Essentially, it all boils down to the fact that Wet Hot American Summer is a ridiculously absurdist comedy which can be a little too ridiculous for its own good. It's clearly aimed at a cult audience as Wet Hot American Summer is a film that takes pride in being dumb, and audiences have to have a very lowbrow standard of comedic expectation if they are to enjoy it. Even then, it walks an inconsistent path. However, since the majority of key actors in the film have gone on to have extensively large careers, Wet Hot American Summer retains more relevance now than ever before. Since the eventual success of the film and the cast was enough to justify creating a superior Netflix prequel series entitled Wet Hot American Summer: First Day of Camp (2015), its lasting legacy is indebted to the ridiculous vision of David Wain.

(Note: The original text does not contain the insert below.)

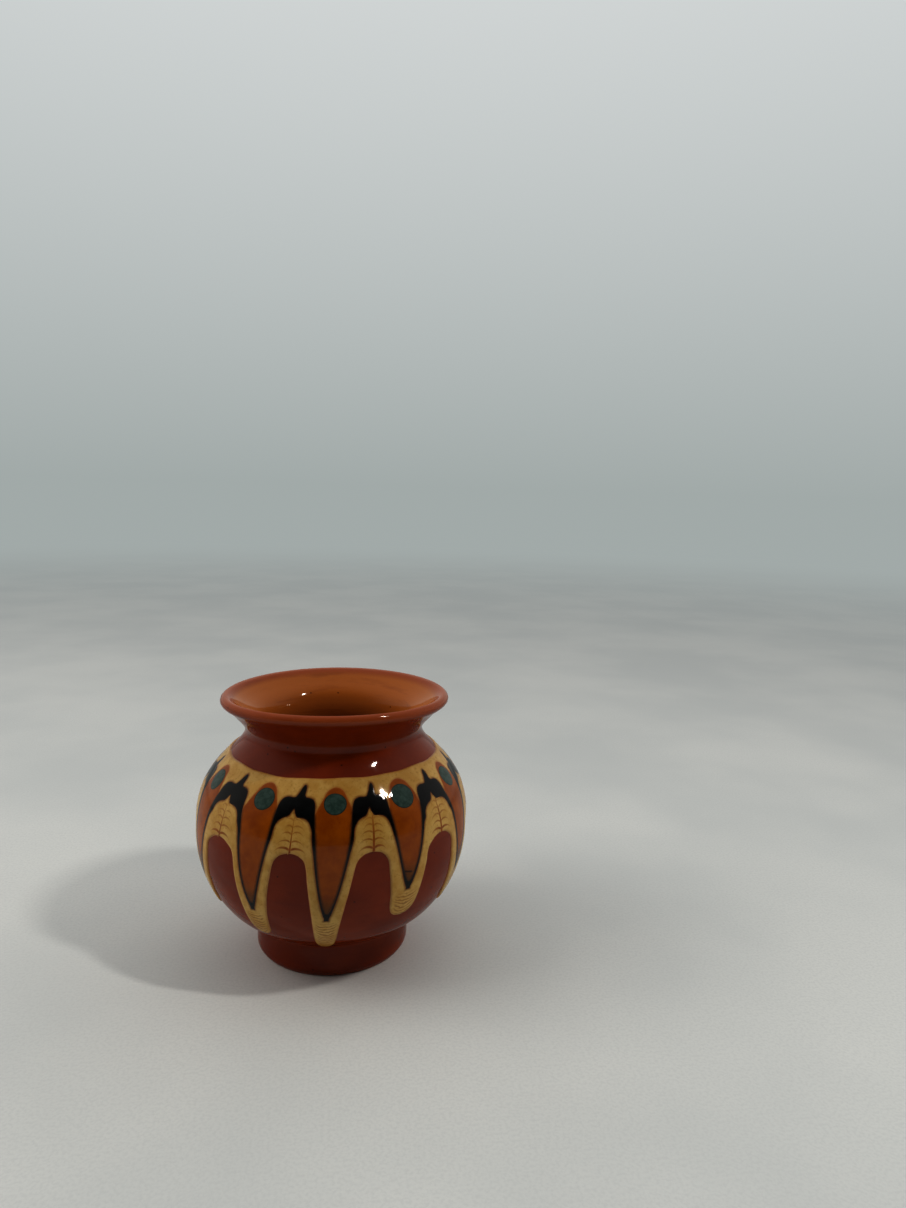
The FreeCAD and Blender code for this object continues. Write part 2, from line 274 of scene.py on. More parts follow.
# Red earthenware, thrown and fired under a clear glaze: deep warm red-brown outside and amber in
# the hollow, where the glaze lies thinner, with turning streaks and small iron specks in it.
red_clay, tree = new_material("thrown_red_earthenware_clear_glazed")
place = add(tree, "TexCoord").outputs["Object"]
cloud = noise(tree, place, 9.0, 5.0, 0.55)
flat = add(tree, "Mapping", {"Scale": (1.0, 1.0, 9.0)}, {"Vector": place})
streak = noise(tree, flat.outputs[0], 11.0, 3.5, 0.6)
lining = marked(tree, "lining")
grain = noise(tree, place, 0.35, 2.0)
speck = add(tree, "TexVoronoi", {"Scale": 1.0 / (2.6 * MM), "Randomness": 1.0}, {"Vector": place})
height = add(tree, "SeparateXYZ", None, {0: place}).outputs["Z"]
colour = tint(tree, "782A07", "88340A", ramp(tree, cloud, 0.35, 0.7))
# Painted reflection: the lip, from 47.8 mm up, is lightened to a paler red to stand in for the bright
# walls that its upward face mirrors.
colour = tint(tree, colour, "A85A30", ramp(tree, height, 47.8 * MM, 49.2 * MM, 0.75))
colour = tint(tree, colour, "B26C2E", ramp(tree, lining, 0.05, 0.95))
colour = tint(tree, colour, "6C2406", ramp(tree, streak, 0.52, 0.78, 0.35))
colour = tint(tree, colour, "9A4A1A", ramp(tree, grain, 0.60, 0.80, 0.25))
colour = tint(tree, colour, "2E0F06", ramp(tree, speck.outputs["Distance"], 0.085, 0.04, 0.75))
finish_glazed(tree, colour, 0.55)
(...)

Considering that the film is a low-budget production, it relies on the talents of the cast to bolster it to success more than anything. It can't get big-budget visuals in to provide the gags or use a creative variety of settings as the source of the jokes, relying almost entirely on the actors to find humour in a single campsite setting. The scenery for the film is nice and gives vibrant colour to the visuals of the film within the context of minimal locations, yet they leave the actors to find the situations themselves instead of relying much on their location to procure humour. In short, Wet Hot American Summer's success relies almost entirely on the talents of its cast.
Paul Rudd is the most iconic cast member in Wet Hot American Summer. Having just portrayed the titular role in the superhero blockbuster Ant-Man (2015), his career is at an all-time high right now which makes his role in Wet Hot American Summer funnier. The same can be said about four-time Academy Award nominee Bradley Cooper in the supporting role of a geeky gay teenager, but Paul Rudd dominates in this area as the leading braindead rebel without a cause. His shallow and idiotic nature hides nothing about the stereotype as it is clearly a role the actor loves playing, and he embodies himself so deeply in the part that he makes the bleak repetition of the role instinctive to the point of hilarity. Paul Rudd's comic brilliance is a key factor in the success of Wet Hot American Summer.
However, David Hyde Pierce is the cast member responsible for the funniest moment in Wet Hot American Summer. Coming from a time when he was still playing Niles Crane on the sitcom Frasier (1993-2004), David Hyde Pierce steps away from the iconic role yet brings his neurotic nature with him to put it into the role of Professor Henry Newman. This time, it is in the role of an intelligent but anxious man pursuing a woman of interest amid all his confusion. The aforementioned moment of greatness comes from a casual conversation David Hyde Pierce shares with Janeane Garofolo where she is encouraging him to attend the campsite against his reluctance when out of nowhere he angrily shouts "I said no!" before reverting back to his stereotypical self. As a fan of his many roles in television and cinema, I can certify that this one scene is the greatest thing he has ever done.
Janeane Garafolo puts a very gentle spirit into her role which makes her a very likable character, working to create a very funny chemistry with David Hyde Pierce and adding a humourous element of relationship drama to the film.
Michael Showalter works to put a really geeky nature into his performance which goes off without a hitch and allows for a consistently satirical chemistry with Marguerite Moreau with both actors aware of how pretentious the situation is. Their part in the story may drag on a bit at times, but the actors work to keep it engaging.
Amy Poehler's over-the-top brainless character archetype is full of her distinctive style of comic life which gives her a flair for strong chemistry with Bradley Cooper, and Elizabeth Banks is fun to look back on. And the most ridiculous character in the story is played by Christopher Meloni, sharing a zany chemistry with the voice of H. Jon Benjamin.
Wet Hot American Summer may uneasily blend a satire of 80's cliches with spoof humour to a sporadic rate of success, but the brilliant work of a now-legendary ensemble cast keeps the ludicrous spirit of the film alive through its path of unpredictable twists and turns.